Multi-scale, multi-sensor data integration for automated 3-D geological mapping

Abstract

Enhanced digital outcrop models attributed with hyperspectral reflectance data, or hyperclouds, provide a flexible, three-dimensional medium for data-driven mapping of geological exposures, mine faces or cliffs. This approach facilitates the collection of spatially contiguous information on exposed mineralogy, and so helps to quantify mineralising processes, interpret 1-D drillhole data, and optimise mineral extraction. In this contribution we present an open-source python workflow, hylite, for creating hyperclouds by seamlessly fusing geometric information with data from a variety of hyperspectral imaging sensors and applying necessary atmospheric and illumination corrections. These rich datasets can be analysed using a variety of techniques, including minimum wavelength mapping and spectral indices, to accurately map geological objects from a distance. Reference spectra from spectral libraries, ground or laboratory measurements can also be included to derive supervised classifications using machine learning techniques.
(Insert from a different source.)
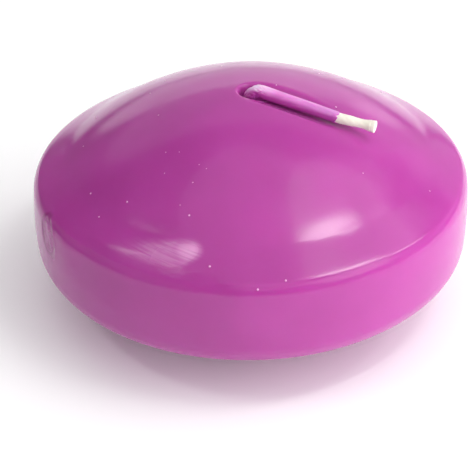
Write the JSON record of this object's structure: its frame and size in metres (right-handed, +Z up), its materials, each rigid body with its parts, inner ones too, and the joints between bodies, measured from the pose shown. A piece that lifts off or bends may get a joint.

We demonstrate the potential of the hypercloud approach by integrating hyperspectral data from laboratory, tripod and unmanned aerial vehicle acquisitions to automatically map relevant lithologies and alterations associated with volcanic hosted massive sulphide (VHMS) mineralisation in the Corta Atalaya open-pit, Spain. These analyses allow quantitative and objective mineral mapping at the outcrop and open-pit scale, facilitating quantitative research and smart-mining approaches. Our results highlight the seamless sensor integration made possible with hylite and the power of data-driven mapping methods applied to hyperclouds. Significantly, we also show that random forests (RF) trained only on laboratory data from labelled hand-samples can be used to map appropriately corrected outcrop scale data.